Copy exactly, please, the lines of the data from its start through the line containing "return radii".

START

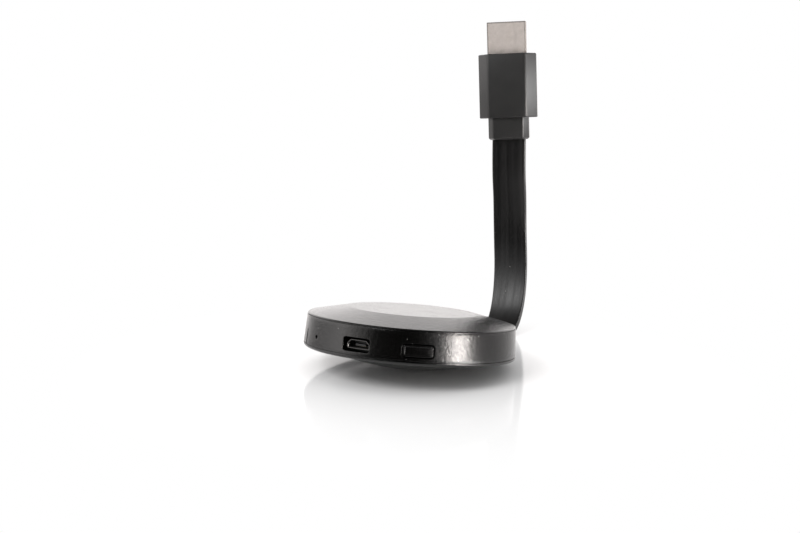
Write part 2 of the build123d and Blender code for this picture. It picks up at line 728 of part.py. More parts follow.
def corner_radii(points):
    """Arc at each inner corner, as large as its two runs allow."""
    radii = []
    for before, here, after in zip(points, points[1:], points[2:]):
        into = here - before
        out = after - here
        half_turn = radians(into.get_angle(out)) / 2
        radii.append(RADIUS_SHARE * min(into.length, out.length) / tan(half_turn))
    return radii


def make_ribbon():
    start = (STANDING * Pos(0, GROMMET_END, CABLE_Z)).position
    lead = (STANDING * Pos(0, GROMMET_END + CABLE_LEAD, CABLE_Z)).position
    bend = [start, lead] + [Vector(*point) for point in CABLE_POINTS[:-1]]
    middle = (bend[-1] + bend[-2]) * 0.5
    flat_route = bend[:-1] + [middle]
    radii = corner_radii(flat_route)
    path = FilletPolyline(*flat_route, radius=radii)
    first = Plane(start, x_dir=(1, 0, 0), z_dir=lead - start) * cable_section()
    ribbon = sweep(first, path=path)
    stations = [middle, bend[-1], Vector(*CABLE_POINTS[-1]), Vector(*PLUG_AT)]
    sections = []
    for index, twist in enumerate(CABLE_TWIST):
        before = stations[max(index - 1, 0)]
        after = stations[index + 1]
        across = (cos(radians(twist)), sin(radians(twist)), 0)
        plane = Plane(stations[index], x_dir=across, z_dir=(after - before).normalized())
        sections.append(plane * cable_section())
    sections.append(Plane(PLUG) * cable_section())
    ribbon += loft(sections)
    upright = sum((b - a).length for a, b in zip(stations, stations[1:]))
    length = path.length + upright
    print("cable starts at", start, "and runs straight to", lead)
    print("cable radii", [round(radius, 1) for radius in radii])
    print("cable length", round(length, 1))
    area = cable_section().area
    print("cable volume over section times length", round(ribbon.volume / (area * length), 4))
    return ribbon


# Plug, in its own frame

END

Full answer =
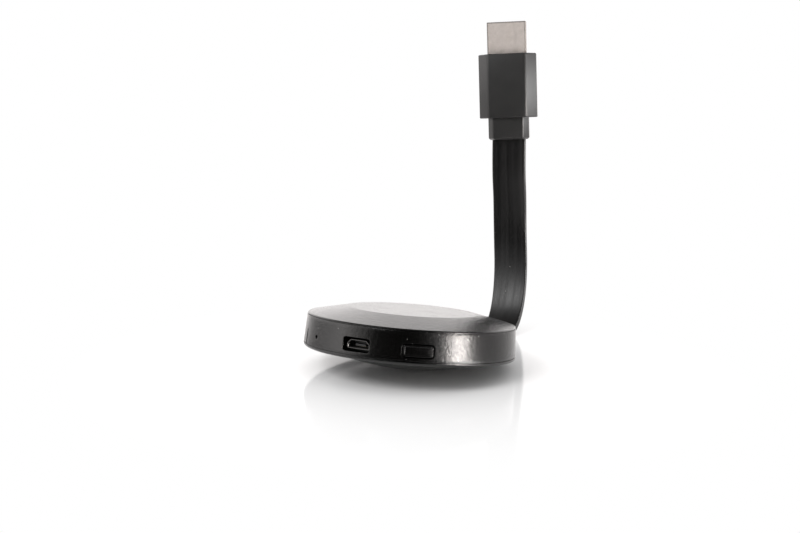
Write part 2 of the build123d and Blender code for this picture. It picks up at line 728 of part.py. More parts follow.
def corner_radii(points):
    """Arc at each inner corner, as large as its two runs allow."""
    radii = []
    for before, here, after in zip(points, points[1:], points[2:]):
        into = here - before
        out = after - here
        half_turn = radians(into.get_angle(out)) / 2
        radii.append(RADIUS_SHARE * min(into.length, out.length) / tan(half_turn))
    return radii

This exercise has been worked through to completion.